June 7th, 2008 at 7:45 am
Tom, I agree it was a significant spike in fear, but just not enough - relative to recent price volatility - to trigger my system’s buy-in on the fear. Lots of other indicators were pretty fearful, like TRIN, Advances minus Declines, etc., but I’m just using the one indicator in Timing.
June 7th, 2008 at 8:03 am
Hey Bill,
Oil just “generally strong” and not having to worry about what the S&P does is very good work if you can get it
June 7th, 2008 at 9:58 am
In the monthly frequency backtests, there’s not a lot of correlation between Aggressive or Rotational and the S&P500. Fundamental has a little more correlation, and Timing is (of course) the most correlated, most of the time. I only record the week-ending equity when I’m tracking live, although I frequently look at the daily moves, and I’m not experiencing a bunch of lockstep with the market.
Some examples:
Rotational was up yesterday.
Aggressive was down pretty big yesterday, and was up Thursday, but not as up as the market. However, Aggressive was up rather nicely on Wednesday when the market wasn’t.
Over the last four weeks, my return is down and pretty close to the market’s, but over the last three weeks I’m flat, while the market is down 4.5%. Over the last 12 weeks, I’ve underperformed, but over the last 24 weeks, the overperformance is very significant, over 10% higher.
There’s really not any reason for me to care what the market is doing, because the system equities march to their own drummer.
June 8th, 2008 at 1:39 am
Hey Tom,
IF and I emphasize IF you believe $200 oil is coming in the long-term (FWIW, I happen to agree, but think a really nasty correction is going to occur after this recent parabolic spike from 85 to 135) then I’d suggest you do some serious homework on CNQ (Canadian Natural) which is long-lived reserves in a politically secure region (Canada).
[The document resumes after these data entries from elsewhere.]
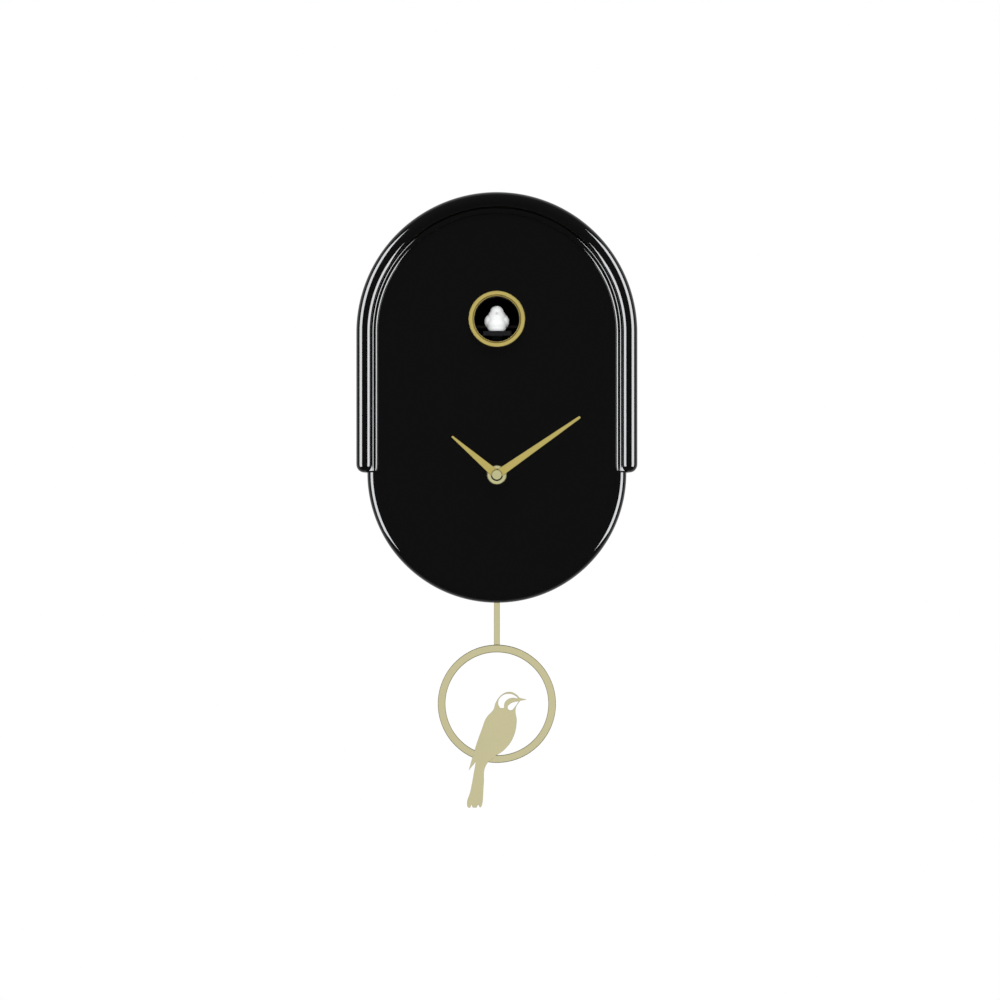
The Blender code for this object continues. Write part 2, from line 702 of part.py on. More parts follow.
def make_movement_case():
    outline = rectangle(*MOVEMENT, 3.0)
    inner = rectangle(*shrunk(MOVEMENT, MOVEMENT_WALL), 1.8)
    front = tray(outline, inner, layer(MOVEMENT_SPLIT - GAP), layer(0), MOVEMENT_WALL)
    join(front, rod(TUBE_OUTER, layer(-TUBE_LENGTH), layer(0.8), "front", CENTRE, 20))
    cut(front, rod(TUBE_INNER, layer(-TUBE_LENGTH - 1), layer(3), "front", CENTRE, 20))
    part("movement_front_case", "black_plastic", front)
    back = tray(outline, inner, layer(MOVEMENT_SPLIT), layer(MOVEMENT_DEPTH), MOVEMENT_WALL)
    inside = shrunk(MOVEMENT, MOVEMENT_WALL / 2)
    wall_y = (layer(MOVEMENT_SPLIT), layer(MOVEMENT_DEPTH - MOVEMENT_WALL / 2))
    join(back, block(inside[0], inside[1], *wall_y, BAY_WALL_Z, BAY_WALL_Z + MOVEMENT_WALL))
    bay = (MOVEMENT[0] + 1.6, MOVEMENT[1] - 1.6, MOVEMENT[2] + 2.2, BAY_WALL_Z - GAP)
    cut(back, plate([rectangle(*bay)], layer(MOVEMENT_DEPTH - 3), layer(MOVEMENT_DEPTH + 1)))
    cut(back, rod(2.2, layer(MOVEMENT_DEPTH - 3), layer(MOVEMENT_DEPTH + 1), "front", KNOB, 16))
    part("movement_rear_case", "black_plastic", back)


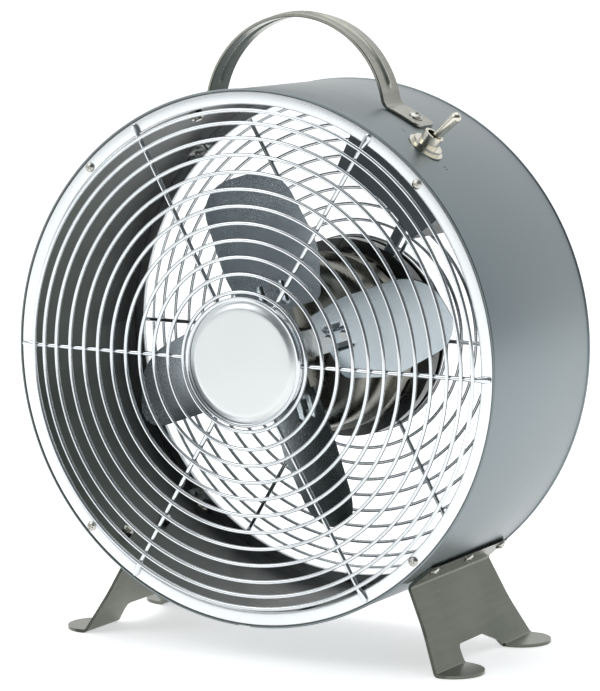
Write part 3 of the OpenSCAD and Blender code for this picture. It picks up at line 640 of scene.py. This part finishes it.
def handle():
    top_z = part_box("handle_strap")[1].z
    outer, thick, bead_h, bead_from = 50.0, 1.6, 1.2, 19.0
    centre_z = (top_z - AXIS_Z) / MM - outer - bead_h
    middle, width = 53.6, 18.5
    foot_r, bend_r = DRUM_R + 0.05, 5.0
    bend_a, bend_b = outer + bend_r, foot_r + thick + bend_r
    bend_z = (bend_b ** 2 - bend_a ** 2 + centre_z ** 2) / (2 * centre_z)
    bend_x = sqrt(bend_b ** 2 - bend_z ** 2)
    curve_from = atan2(bend_z - centre_z, bend_x) * 180 / pi
    foot_to = atan2(bend_z, bend_x) * 180 / pi
    foot = arc((0, 0), foot_r + thick / 2, 58.7, foot_to, 24)
    bend = arc((bend_x, bend_z), bend_r + thick / 2, 180 + foot_to, 180 + curve_from, 14)[1:]
    curve = arc((0, centre_z), outer - thick / 2, curve_from, 180 - curve_from, 160)[1:]
    right = foot + bend
    path = right + curve[:-1] + [(-x, z) for x, z in reversed(right)]
    lengths = [0.0]
    for (x0, z0), (x1, z1) in zip(path, path[1:]):
        lengths.append(lengths[-1] + sqrt((x1 - x0) ** 2 + (z1 - z0) ** 2))
    whole, half, corner = lengths[-1], width / 2, 4.0

    def section(i):
        x, z = path[i]
        along = min(lengths[i], whole - lengths[i])
        w = half
        if along < corner:
            w -= corner - sqrt(corner ** 2 - (corner - along) ** 2)
        a = atan2(z - centre_z, x) * 180 / pi
        a = min(a, 180 - a)
        rise = min(1, max(0, (a - bead_from) / 5 + 0.5)) if z > bend_z else 0
        rise = rise * rise * (3 - 2 * rise)
        t, r, out = thick / 2, 0.35, []
        top = [-w + r * 0.3, -w + r] + [-3.6 + 7.2 * j / 12 for j in range(13)] + [w - r, w - r * 0.3]
        for c in top:
            lift = bead_h * rise * exp(-(c / 1.75) ** 2) if abs(c) < 3.7 else 0
            inset = 0.22 if abs(c) > w - r * 0.5 else 0
            out.append((-t - lift + inset, c))
        out += [(-t + r, w), (t - r, w)]
        for c in reversed(top):
            lift = bead_h * 0.8 * rise * exp(-(c / 1.3) ** 2) if abs(c) < 3.7 else 0
            inset = 0.22 if abs(c) > w - r * 0.5 else 0
            out.append((t - lift - inset, c))
        out += [(t - r, -w), (-t + r, -w)]
        return out

    def place(x, z, across):
        return Vector((x * MM, FRONT_Y + (middle + across) * MM, AXIS_Z + z * MM))

    finish_piece("handle", Shape().sweep(path, section, place), "housing", "handle_nickel", ["handle_strap"])


# ---- motor lead ----

LEAD_ANGLE, LEAD_R = 62.5, 3


def lead():
    cover_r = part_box("motor_rear_cover")[1].x / MM
    far_r, enters_y = 117, 103.2
    path = bent([(far_r, 48.1), (far_r, 91.2), (106, enters_y), (cover_r - LEAD_R, enters_y)], 9.0, 10)
    across = Vector((-sin(radians(LEAD_ANGLE)), 0, cos(radians(LEAD_ANGLE)))) * MM
    ring = [(LEAD_R * sin(2 * pi * k / 20), LEAD_R * cos(2 * pi * k / 20)) for k in range(20)]
    shape = Shape().sweep(path, lambda i: ring, lambda r, y, c: at(LEAD_ANGLE, r, y) + across * c)
    finish_piece("motor_lead", shape, "housing", "sleeve_grey", ["lead_sleeve"])


# ---- marks beside the switch ----

MARK_Y = 30.3
MARKS = ((46.9, 0.28, 1.25), (46.2, 0.28, 1.25), (59.0, 1.25, 0.3))    # angle, half height, half width


def marks():
    """Two short strokes below the switch and one above it, as thin enamel on the drum's skin."""
    shape = Shape()
    for angle, tall, side in MARKS:
        spread = tall / DRUM_R * 180 / pi
        corners = [(angle - spread, MARK_Y - side), (angle + spread, MARK_Y - side),
                   (angle + spread, MARK_Y + side), (angle - spread, MARK_Y + side)]
        low = shape.ring([at(a, DRUM_R - 0.05, q) for a, q in corners])
        high = shape.ring([at(a, DRUM_R + 0.04, q) for a, q in corners])
        shape.bridge(low, high)
        shape.faces += [low[::-1], high]
    finish_piece("switch_marks", shape, "housing", "black_enamel")


# ---- pieces kept from the CAD ----

def dress_frame():
    """Every CAD node that stays in view gets its slot's material and softened edges."""
    slots = {s["node"]: s["material_slot"] for s in frame["record"]["subparts"]}
    for name, obj in nodes.items():
        material = MATERIALS[slots[name]]
        if not obj.data.materials:
            obj.data.materials.append(material)
        for i in range(len(obj.material_slots)):
            obj.material_slots[i].material = material
        soften(obj, 0.15)


drum()
edge_ring("front_trim_ring", "front_ring", False)
edge_ring("rear_trim_ring", "rear_ring", True)
grille("front", [BADGE_RING] + RINGS, DOME_IN[0], False)
grille("rear", [r for r in RINGS if r > 49.5], 42.0, True)
badge()
for k in range(4):
    blade(k)
handle()
lead()
marks()
dress_frame()
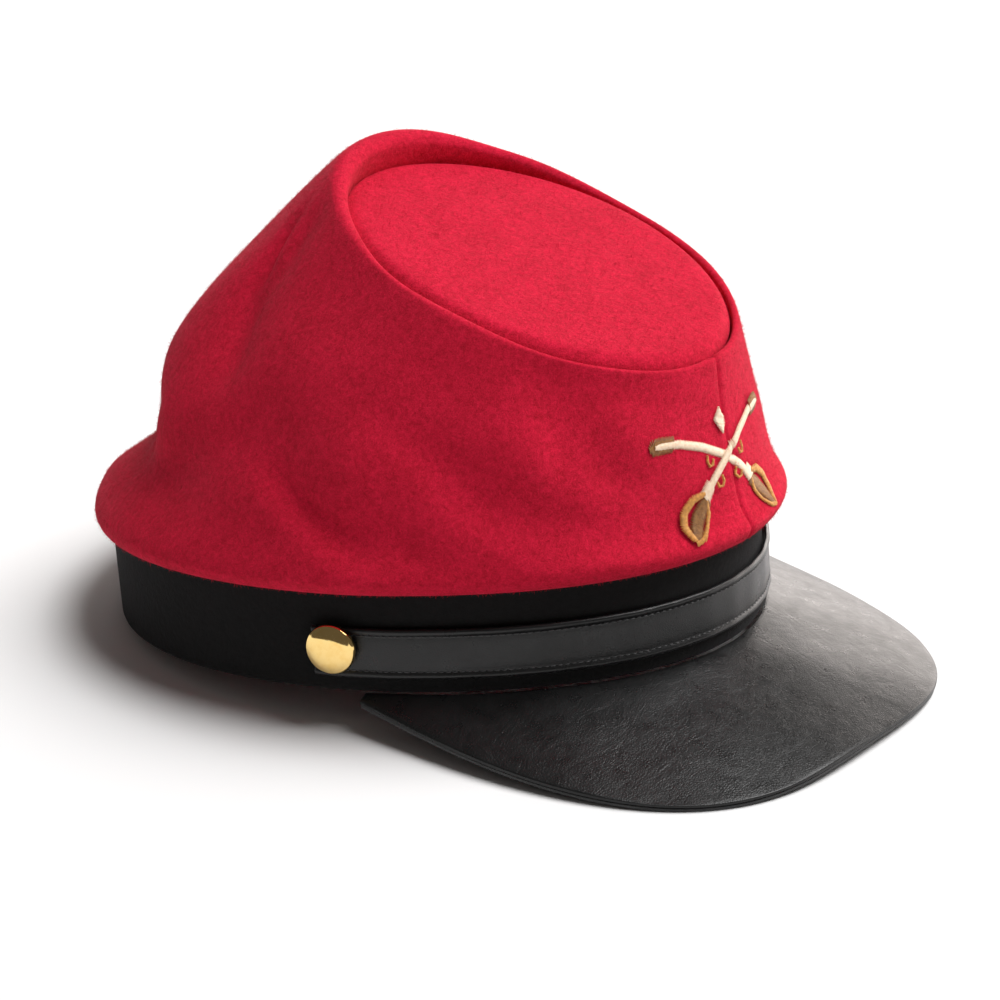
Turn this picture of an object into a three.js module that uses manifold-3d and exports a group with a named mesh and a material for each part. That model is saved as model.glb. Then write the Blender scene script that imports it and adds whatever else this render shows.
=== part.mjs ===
// A kepi: a soft cap with a felt crown that leans forward under a small sunken top, a felt band round the
// head, a leather chin strap across the front with a domed button at each end, and a peak of two leathers.
// Millimetres, +Z up, the peak towards -Y and the wearer's right towards -X. Each piece is drawn with the
// band level. The whole cap is then leaned back until it rests, as it does on a table, on the back of its
// band and on the rim of its peak, and its box is centred over the origin.

import * as THREE from "three";
import { mergeVertices } from "three/addons/utils/BufferGeometryUtils.js";
import Module from "manifold-3d";

// ---------------------------------------------------------------- driving dimensions

const GAP = 0.3; // left between neighbouring pieces
const AROUND = 60; // steps round a closed wall

const head = { length: 192, width: 170 }; // inside the band: a 57 cm head
// taper is how much narrower the band is at the front.
const band = { wall: 3, height: 30.6, edge: 0.5, taper: 0.14 };
const felt = { wall: 2, hem: 2.2, out: 3.4 }; // its hem lies on the band's top, and its fold hangs outside it
const top = {
  halfWidth: 49.2,
  halfLength: 58.6,
  forward: 40.5,
  up: 102.3,
  tiltDeg: 21.5,
  thick: 2,
  dish: 1.2,
};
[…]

They have significantly more upside operating leverage to oil prices and a growing production and reserve profile unlike XOM (which IMO will struggle in the coming years with production and replacing reserves). Take a look at the 5-year chart of CNQ versus XOM. If oil goes to $200, I’d say 99% probability CNQ outperforms XOM by a substantial margin. In fact, it won’t surprise me one bit if one of the big majors like XOM or CVX ultimately acquires CNQ for a sizable premium. How else will they grow production?
Furthermore, a world in which oil is $200 is a world where natgas is $15-$20, and in that scenario I think Chesapeake Energy is worth multiples of the current stock price based on their likely future proved reserves and production. I’ve been in and out of CHK a few times since 2003, and it has been a great performer for me. I’m currently long both the stock and the LEAP options.
June 8th, 2008 at 9:36 pm
Hey Bill,
I know your pov on the meaningfulness of the S&P 500, but we all like to guess how many jellybeans are in the jar. Stop by regimenia if you want to guess where U.S. large caps will be next summer. I’m trying to see if there is any consensus amongst the folks who opinions I respect.
June 9th, 2008 at 7:08 pm
Bill,
I really don’t foresee a huge panic. When I think of a panic, I look to the Panic of 1907…..that one was a real doozy.